Probably core inflation will be something in the 3.5%-4% range by the end of next year.

That’s better than where we’re at. But it’s still not quote-unquote a done deal. But we think it will probably be good enough for the Fed.

This might be a sexist question, but are there any advantages to a woman being a CIO?

Yeah, women are better investors. Full stop.

The data has shown it. There’s been study after study since the mid-1950s. I’m not kidding around.

As we know, the key to investing is risk management. It isn’t knowing when to buy the hot [stock] or to chase the thing that’s going up. Anyone can do that.

The key to investing is risk management and knowing when to sell.

Inherently, women tend to be more deliberative, less risk-oriented and therefore better at risk management overall.

Women portfolio managers consistently outperform their male colleagues, even though we’re outnumbered on Wall Street 8 or 9 to 1.

But if women are better investors than men, why aren’t there more women financial advisors?

I think more and more women are financial advisors.
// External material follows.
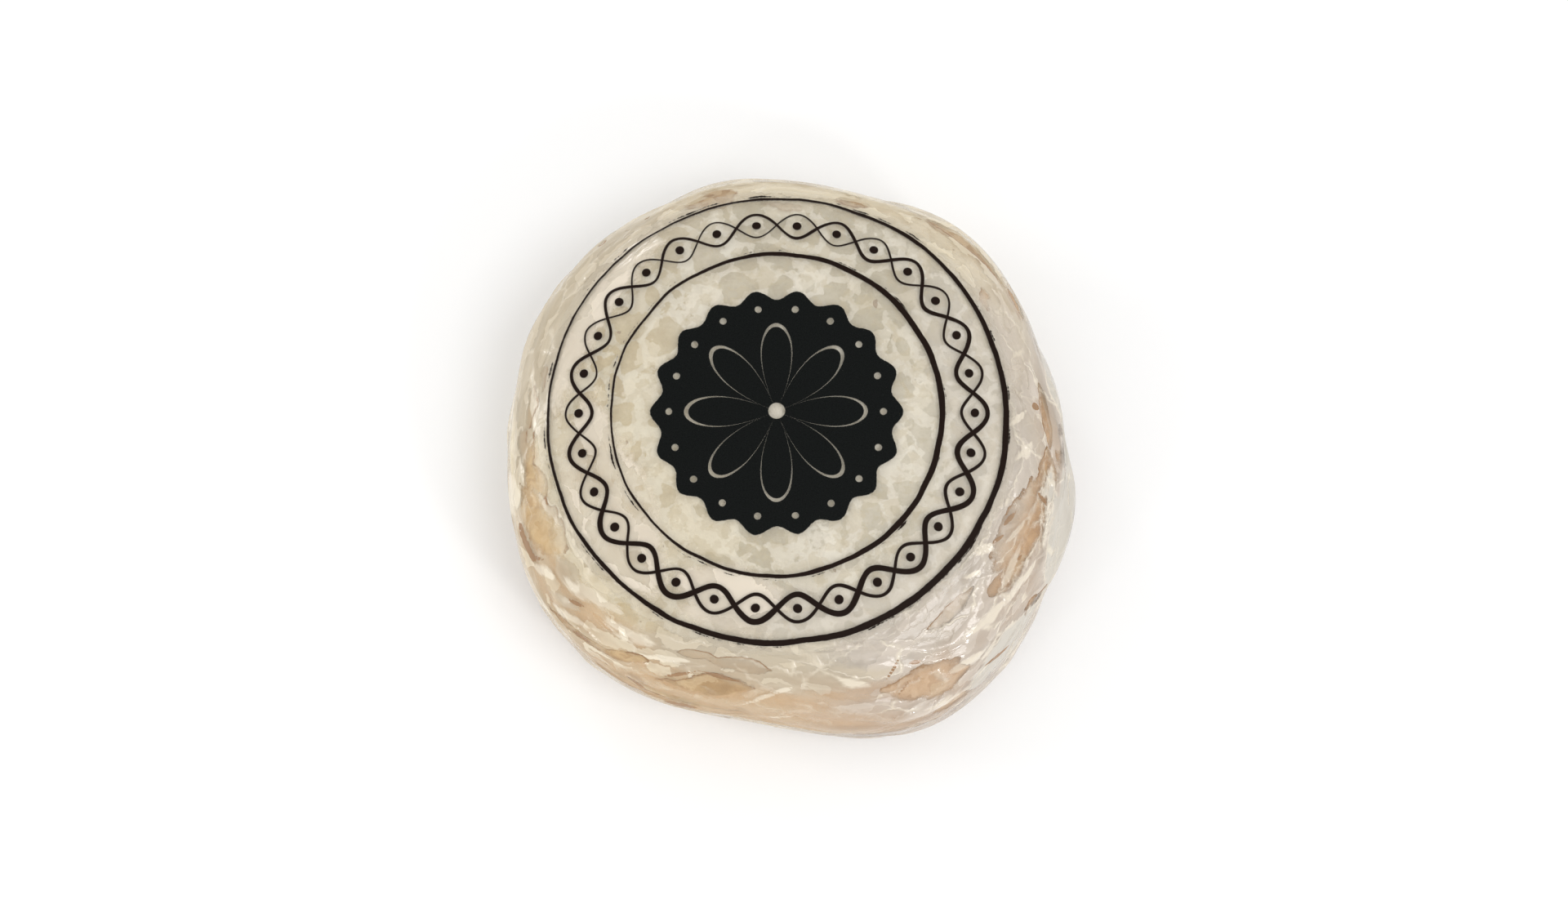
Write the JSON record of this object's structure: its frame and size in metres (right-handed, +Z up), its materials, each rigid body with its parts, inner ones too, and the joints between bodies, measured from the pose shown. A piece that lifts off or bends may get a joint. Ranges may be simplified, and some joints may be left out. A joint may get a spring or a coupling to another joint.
{
  "type": "camembert cheese",
  "caption": "Round soft-ripened cheese with a bloomy rind, wrapped tight in clear wrinkled film with a round printed label on top.",
  "frame": {"origin": "middle of the wheel's outline at the flat it rests on", "axes": "+Z up through the wheel's height, +X to the right and +Y to the back as seen from its front, where the label sits slightly to the back and left"},
  "size_m": [0.1072, 0.1062, 0.0346],
  "materials": {
    "film": "gloss",
    "rind": "matte",
    "label": "satin"
  },
  "bodies": {
    "root": {"wrapped_cheese": "film", "label": "label"}
  },
  "joints": []
}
The financial advisory profession is a wonderful entrepreneurial endeavor that requires a multitude of skills: interest and competence in markets, building trusted relationships, managing a business. 

It’s a career that [offers] flexibility because it’s not a purely sit-behind-a-terminal-and-show-up-at a-place-9-to-5-type of role.

So I do think we’ve attracted a lot of women.

But look, it’s a very hard, very competitive game, and it’s really only in the most recent generation where women control more money than men.

Do you foresee any sizable increase in the number of female advisors in the near future?

I think that over the next 20 years, there will be more and more very, very successful women financial advisors for the reason that women like working with women — in the way that “likes” like working with “likes.” 

[Another reason is] the fact that the baby boomer generation is likely to empower more and more female decision-makers as controllers of wealth. Today, women control more wealth on paper than men do.

That will manifest itself in the ranks of financial advisors.